Are you still untangling timecards because the clock lets people punch in for each other, while your staff wonders what happens to a face or fingerprint scan? The last few years proved how messy device sharing can get, with 69% of workers using personal laptops for work and 30% letting someone else use their work device. This article offers a practical plan to decide if face or fingerprint sign-ins are safe for your team and how to lock them down without slowing payroll.

What biometrics mean for payroll accuracy

Authentication vs identification

Biometric authentication verifies a claimed identity using unique traits matched against stored templates, while biometric identification tries to determine who someone is from a pool of people. For a time clock, you want authentication because the employee is claiming a shift and the system simply confirms it, not searching everyone in the building. In payroll cleanups after rollouts, confusion between these two modes shows up as collecting more data than needed and retaining it longer than the timekeeping purpose requires.

Templates and fallback risk

A biometric system usually stores a template rather than a raw image, and stored biometric templates are typically non-reversible even though they still require strong protection. Every system also needs a fallback PIN or password, so the real weak spot is often the backup, not the scan. A familiar floor example is a manager sharing the fallback code during a rush, which turns a strong check into a shared secret and reopens the door to timecard disputes.

Pros and cons you can explain in one meeting

The upside for small teams

Biometrics can be faster and harder to share than badges or PINs because people are already used to biometric unlock, and device biometrics can be a secure alternative to passwords when configured well. In a 12-person shop where shared cards let a buddy clock in, a fingerprint reader makes that shortcut far less practical and tightens attendance records without extra supervisor time.

The downside to plan for

On the other hand, biometric traits can be spoofed with masks, photos, fake fingerprints, or voice recordings, and if a template is leaked you cannot reset a fingerprint the way you reset a password. A real small-business risk is using face scans alone for admin actions like payroll edits, which is why biometrics should live inside multi-factor checks rather than replace them.

AI in 2026: stronger matching, stronger attacks

Accuracy gains are real

AI-driven matching has improved pattern detection, and deep learning is boosting accuracy in biometric tasks when used responsibly. That makes it practical to auto-approve routine clock-ins while flagging low-confidence matches for supervisor review, which shortens payroll close without lowering oversight. This approach keeps human judgment in the loop while letting software do the heavy lifting.

Liveness has to keep up

Liveness detection, also called presentation attack detection, verifies that a real person is present, and upgrades are needed as attacks grow more advanced. If you rely on selfie checks for remote onboarding or a mobile time clock, the liveness test must keep pace with modern presentation attacks, not just static photos. That is a key 2026 safety line for any small business using face-based checks.

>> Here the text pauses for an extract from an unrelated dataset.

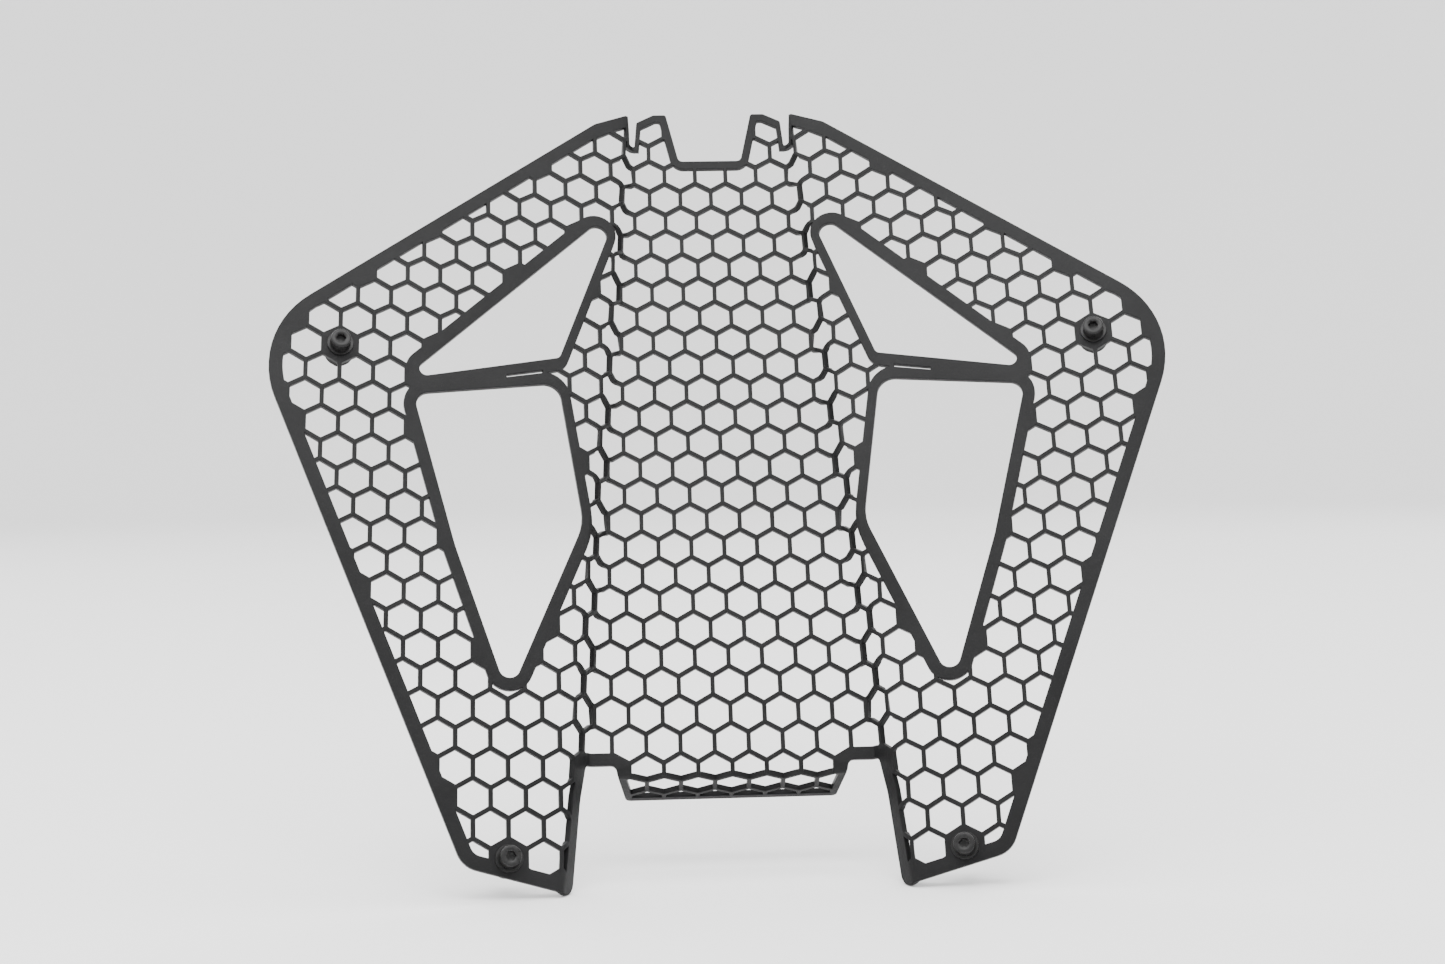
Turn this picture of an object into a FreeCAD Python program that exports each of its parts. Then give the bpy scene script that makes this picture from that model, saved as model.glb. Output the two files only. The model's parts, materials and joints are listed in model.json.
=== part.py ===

The deepfake reality check

A recent fraud case shows why "seeing is no longer believing," where deepfake-driven attacks bypassed facial recognition. Investigators recorded more than 1,000 attempts using virtual camera injection and live deepfakes, which means the camera feed itself can be the weak point. If you allow remote identity checks for hiring or contractor onboarding, treat the device interface as untrusted and add protections that verify the integrity of the input channel.

Controls that actually reduce risk for small teams

Data handling discipline

Strong biometric safety starts with governance, and risk-management guidance emphasizes encryption, limited access, retention rules, and ongoing assessments. In payroll cleanup after a biometric rollout, the most common operational gap is sloppy enrollment and missing deletion practices, not the scanner itself. A simple fix is to assign one owner, run quarterly checks on access logs, and delete templates as soon as the timekeeping purpose ends.

Device and access hardening

Work patterns make device hardening non-negotiable because device-sharing rates are high, including 69% using personal laptops for work and 30% letting someone else use their work device. If a manager can approve edits from a shared tablet, step-up checks like push approval or a second factor should trigger on any payroll change, not just the login. This prevents a borrowed device from becoming a backdoor into time and pay records.

Consent, retention, and audits

Compliance steps that stick are the ones you can automate, and explicit consent and limited retention are central to best practice. For seasonal staff, set a rule to auto-delete templates once the final paycheck is complete and document the retention schedule in plain language. That keeps you aligned with privacy expectations while cutting the long-tail risk of holding data you no longer need.

Legal and consent reality for US employers in 2026

The US still has no single federal biometric law, and state rules create a patchwork of consent, retention, and incident-response requirements. Illinois requires written release and retention limits, Colorado’s worker protections take effect July 1, 2025, and several states require opt-in consent for sensitive data, so a business with staff in more than one state needs separate consent flows and a clearly published retention schedule. A practical example is a multi-state restaurant group that uses the same time clock in Illinois and Colorado but must collect new consent if the data is later used for a different purpose.

Bottom line: biometrics can be safe and efficient for payroll and access control, but only if you treat them as high-value keys rather than a convenience gadget. Keep the focus on minimal data collection, strong device controls, and disciplined deletion, and you can reduce timecard disputes without creating a new privacy risk.